The (Im)possible Palimpsest

Mattia De Lotto

Giovanni Battista Piranesi, Scenographia Campi Martii, 1762. Etching, 740 x 490 mm. Creative commons.

Preceding the Campo Marzio plan, a plate named Scenographia Campi Martii offers a clue towards an understanding of Piranesi’s work—the terminology is fundamental, the word Scenographia is purposely chosen to make a direct link to the theatrical representation and scenic design, often investigated by Piranesi. The image presented in this plate is constructed using the technique of the veduta per angolo: it shows monuments that have become ruins, precisely located within the broader, precise topography; the passing of time is acknowledged, but the whole composition is generated by the erasure of history and the layer added on top of the depicted area. A clear contrast is made, negation and affirmation of historical values.[1] Imagination enters the play, shaping the space in which Piranesi’s work lies, together with representation and classification.[2]

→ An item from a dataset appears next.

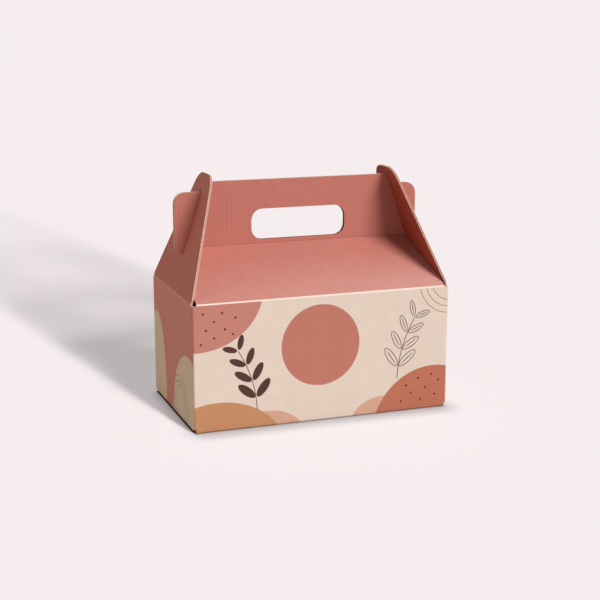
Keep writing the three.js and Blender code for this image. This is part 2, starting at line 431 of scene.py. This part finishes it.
def printed_plant(tree, place, foot, height, reach, leaf, turn_out, outlined):
    """A plant height mm tall that leans over by reach mm. leaf holds the half sizes of a leaf, and
    turn_out is the angle in degrees between a leaf and the stem."""
    radius = (height ** 2 + reach ** 2) / (2 * abs(reach))
    side = math.copysign(1, reach)
    centre = (foot[0] + side * radius, foot[1])
    arc = math.asin(height / radius)
    stem = ring(tree, place, centre, (radius, radius), LINE)
    half_way = (foot[0] + reach / 2, foot[1] + height / 2)
    window = oval(tree, place, half_way, (abs(reach) / 2 + STEM_MARGIN, height / 2))
    parts = [both(tree, stem, window)]
    for step in range(1, LEAF_PAIRS + 1):
        angle = arc * step / (LEAF_PAIRS + ABOVE_LAST_PAIR)
        x = centre[0] - side * radius * math.cos(angle)
        z = centre[1] + radius * math.sin(angle)
        length, width = [size * (1 - LEAF_SHRINK * step) for size in leaf]
        for hand in (-1, 1):
            turn = 90 - side * math.degrees(angle) + hand * turn_out
            away = Vector((math.cos(math.radians(turn)), math.sin(math.radians(turn))))
            middle = Vector((x, z)) + away * (length + LEAF_GAP)
            parts.append(printed_leaf(tree, place, middle, (length, width), turn, outlined))
    return either(tree, *parts)


# %% [markdown]
# The print of the walls is built up like paper cut-outs, from the cream at the bottom to the plants on
# top. Each shape is a mask, and a Mix node lays the next ink where its mask is 1. Places and sizes are in
# mm on the wall, from the middle of its foot. The disc in the middle stays plain.

# %% The print of the long walls
DOT_RADIUS = 0.85
DOTS = [(-92, 88), (-84, 82), (-90, 76), (-78, 88), (-76, 76), (-84, 70), (-68, 84), (-94, 66), (-70, 72)]
BEADS = [(62, 8), (70, 14), (66, 20), (78, 8), (82, 17), (90, 11), (93, 22), (76, 25), (87, 27)]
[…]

Giovanni Battista Piranesi, Ichnographiam Campi Martii Antiquae Urbis, 1757. Etching, 1150 x 1340 mm. Creative commons.

All of this is translated into the plan of the Campo Marzio, the medium through which it is presented, a representation of a representation—a rotated map of Rome, oriented the same way as the Scenographia Campi Martii, following the canon of the veduta per angolo, a process of de-familiarization from the context. Reality undergoes a double process of aberration, allowing Piranesi to break free of any possible limitation given by the time, the space, or the act of cartographic representation and production.[3] What is presented is an image of a Rome ‘that could have been’, where multiple timelines and multiple spaces come together into one composition—an impossible palimpsest is created.

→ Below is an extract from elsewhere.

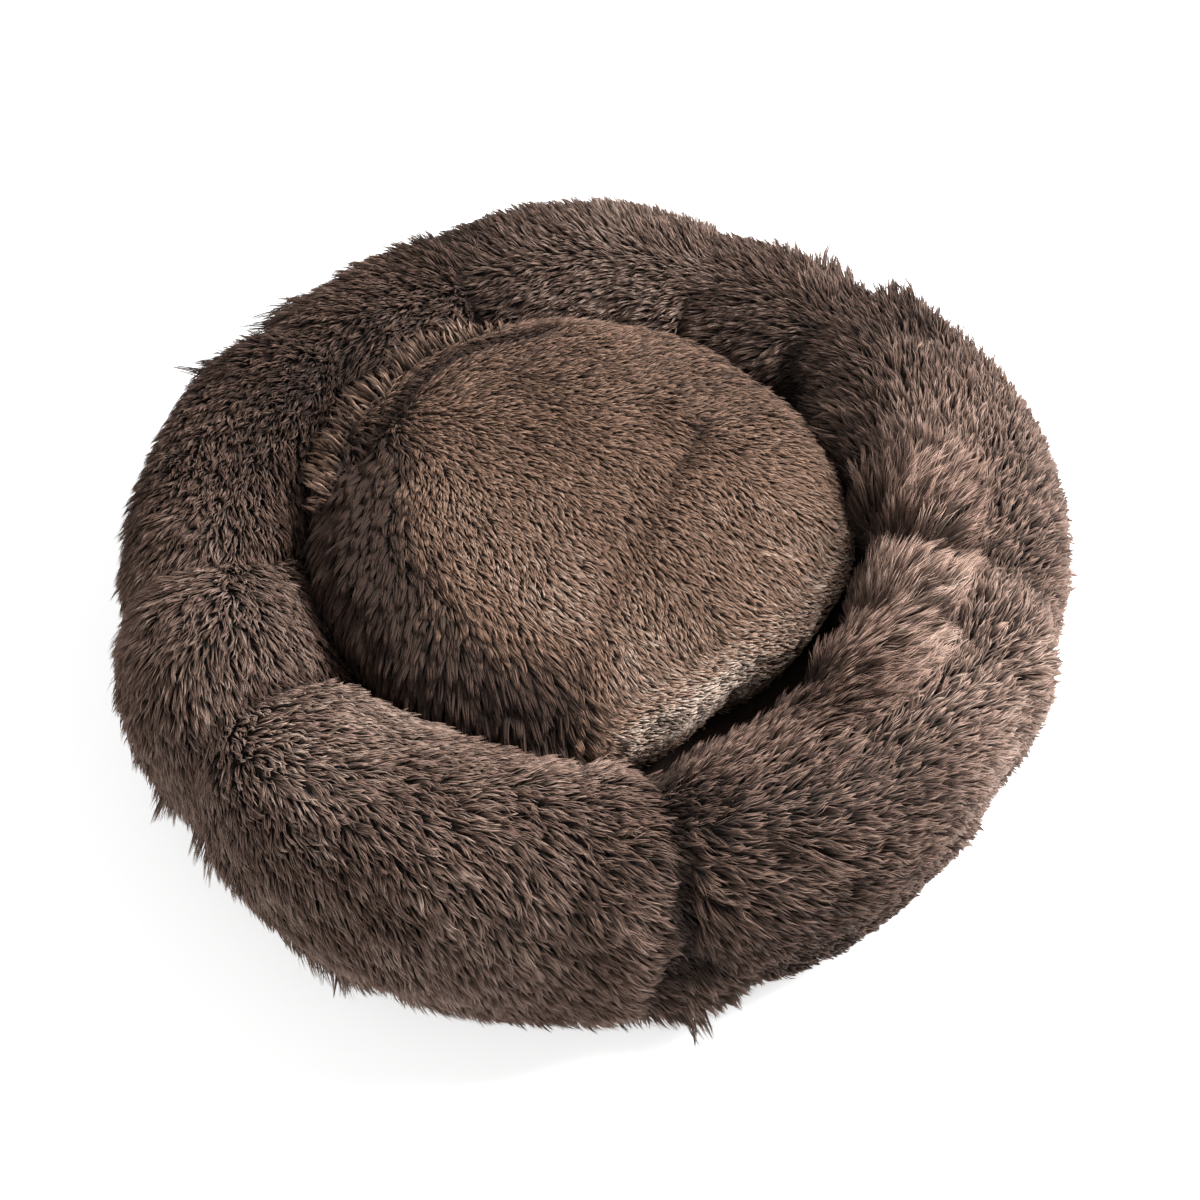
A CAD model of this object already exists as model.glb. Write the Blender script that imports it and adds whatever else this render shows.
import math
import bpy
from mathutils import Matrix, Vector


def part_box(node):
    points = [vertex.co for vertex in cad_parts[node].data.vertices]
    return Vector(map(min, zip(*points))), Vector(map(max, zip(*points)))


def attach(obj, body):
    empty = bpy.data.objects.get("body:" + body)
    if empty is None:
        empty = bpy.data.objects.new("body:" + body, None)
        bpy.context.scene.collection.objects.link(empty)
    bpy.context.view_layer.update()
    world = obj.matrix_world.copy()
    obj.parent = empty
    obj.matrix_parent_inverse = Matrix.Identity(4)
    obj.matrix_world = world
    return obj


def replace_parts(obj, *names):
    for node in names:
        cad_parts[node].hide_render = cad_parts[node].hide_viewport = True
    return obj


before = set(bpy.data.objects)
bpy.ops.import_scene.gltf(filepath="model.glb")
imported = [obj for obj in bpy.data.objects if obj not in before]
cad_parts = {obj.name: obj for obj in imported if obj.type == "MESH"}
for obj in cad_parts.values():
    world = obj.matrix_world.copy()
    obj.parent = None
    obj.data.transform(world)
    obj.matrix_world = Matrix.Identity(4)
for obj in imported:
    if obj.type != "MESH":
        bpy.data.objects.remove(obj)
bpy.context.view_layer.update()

# A round pet bed in long brown pile with a loose cushion in its well.
# Metres, +Z up, the front of the bed towards -Y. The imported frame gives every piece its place.
# Azimuths count from +X towards +Y round the bed's axis. Named places give them in degrees, and
# arrays hold them in radians.
from types import SimpleNamespace as Values

import bmesh
import bpy
import numpy as np
from mathutils import Vector
from mathutils.kdtree import KDTree

scene = bpy.context.scene
TAU = 2 * math.pi

# Camera, fitted to the outline of the bed in the photograph
PHOTO_SIZE = 1200
CAMERA_ELEVATION = math.radians(50.1)
CAMERA_DISTANCE = 1.0
FOCAL_PIXELS = 1565
SENSOR_WIDTH = 36
RING_CENTRE_HEIGHT = 0.098
RING_CENTRE_PIXEL = (598.7, 545.8)

# The ring's tube, as the frame has it
TUBE_RADIUS = 0.2325
TUBE_HEIGHT = 0.0807
TUBE_HALF_WIDTH = 0.0575
TUBE_HALF_HEIGHT = 0.0893

# Places that the frame gives
base_low, base_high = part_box("base_panel")
AXIS = (base_low + base_high) / 2
BASE_RADIUS = (base_high.x - base_low.x) / 2
CUSHION_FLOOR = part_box("cushion_bottom_panel")[0].z

# Panels of the ring's cover, each from one cross seam to the next, by azimuth
PANELS = {
    "bolster_cover_right": (-80, 44),
    "bolster_cover_back": (44, 144),
    "bolster_cover_left": (144, 280),
}

# Skins: the cloth lies this far inside the laid pile's surface, less near the ground. Puffing moves no
# point further than puff, and none near a seam or the foot
RING = Values(inset=0.009, voxel=0.006, foot_blend=0.03, puff=0.006, seam_pin=0.006, foot_pin=0.012)
CUSHION = Values(inset=0.0048, voxel=0.005, foot_blend=0.02, puff=0.004, seam_pin=0.004, seam_inside=0.015,
                 foot_pin=0.004)
SKIN_THICKNESS = 0.0018
CLOTH_FRAMES = 20
CLOTH = dict(quality=4, mass=0.2, tension_stiffness=8, compression_stiffness=8, bending_stiffness=0.3,
             shrink_min=-0.06, use_pressure=True, uniform_pressure_force=4, vertex_group_mass="pinned")


# Arrays and meshes

def smoothstep(value, low, high):
    """0 up to low and 1 from high, with a soft step between."""
    t = np.clip((value - low) / (high - low), 0, 1)
    return t * t * (3 - 2 * t)


def unit(vectors):
    return vectors / np.maximum(np.linalg.norm(vectors, axis=-1, keepdims=True), 1e-9)


def dot(a, b):
    return np.sum(a * b, axis=-1, keepdims=True)


def rows_of(items, field):
    """A vector that each of a mesh's points or faces holds, one in each row."""
    flat = np.empty(len(items) * 3, np.float32)
    items.foreach_get(field, flat)
    return flat.reshape(-1, 3).astype(float)


def points_of(mesh):
    return rows_of(mesh.vertices, "co")


def normals_of(mesh):
    return rows_of(mesh.vertex_normals, "vector")


def face_centres(mesh):
    return rows_of(mesh.polygons, "center")


def set_points(mesh, points):
    mesh.vertices.foreach_set("co", points.astype(np.float32).ravel())
    mesh.update()


def linked(name, mesh):
    piece = bpy.data.objects.new(name, mesh)
    scene.collection.objects.link(piece)
    return piece


def apply_modifiers(piece):
    graph = bpy.context.evaluated_depsgraph_get()
    mesh = bpy.data.meshes.new_from_object(piece.evaluated_get(graph))
    piece.modifiers.clear()
    piece.data = mesh
    mesh.name = piece.name


def shade_smooth(mesh):
    mesh.polygons.foreach_set("use_smooth", np.ones(len(mesh.polygons), bool))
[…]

Mattia De Lotto, Compositional genesis of the Campo Marzio, 2024. Digital drawing, 7130 x 7130 mm. Copyright Mattia De Lotto.

The Campo Marzio needs to be disassembled and re-conducted to its genesis: real and imaginary must be contrasted and compared, the systematic approach of removal and relocation of elements must be reversed, the composition must be synthesised to a series of axes that follow a hierarchy, linking different compositional systems, holding together elements, generating new systems. Only through the explosion of the whole into pieces, in a sort of de-layeringprocess, the full composition can be comprehended.

Mattia De Lotto, Analytical Synthesis of the compositional genesis of the Campo Marzio, 2024. Digital drawing, 7130 x 7130 mm. Copyright Mattia De Lotto.

The isolated layers can be grouped by three fundamental concepts: elements of the landscape, natural and infrastructural; urban elements; and intangible elements. An order is found in the seemingly chaotic and arbitrary composition, this newly found order allows us to understand how the whole design is a juxtaposition of fact and fantasy that come together in the form of a bent reality.

This analysis of Piranesi’s work is conducted with digital tools, ideologically opposite from the original technique of etching, and thus posits questions on how the digital medium can challenge the very notion of scale, a foundational principle in the act of drawing with analogue tools. Unlike the act of physical drafting, where scale governs both the process and the outcome, digital drawing operates within a space of potentially unlimited dimensions. In the almost surgical operation of disassembling Piranesi’s Campo Marzio, it became necessary at times to go beyond the 1:1 scale of the original printed version, and create adaptations that matched the dimensions of Rodolfo Lanciani’s Forma Urbis Romae, originally measuring 5180 × 7130 mm. To facilitate this comparison, Piranesi’s plan was digitally scaled to approximately 2:1 and placed within a canvas measuring 7130 × 7130 mm, allowing for expanded possibilities of interpretation within the digital framework.

Notes

  1. Stanley Allen and G. B. Piranesi, ‘Piranesi’s “Campo Marzio”: An Experimental Design, in Assemblage, no. 10 (1989), 70-109 (70), https://doi.org/10.2307/3171144.
  2. Vincenzo Fasolo, ‘Il Campomarzio of G. B. Piranesi’, in Quaderni dell’Istituto di Storia dell’Architettura, no. 15 (Rome: 1956).
  3. Manfredo Tafuri, Sphere and the Labyrinth: Avant-Gardes and Architecture from Piranesi to the 1970’s, trans. by Pellegrino d’Acierno and Robert Connolly (London, England: MIT Press, 1987)p.25-55.

Mattia De Lotto is an Italian designer currently based in the Netherlands. He holds a Bachelor of Architecture from Iuav University of Venice and is currently pursuing his Master degree at the Faculty of Architecture at TU Delft.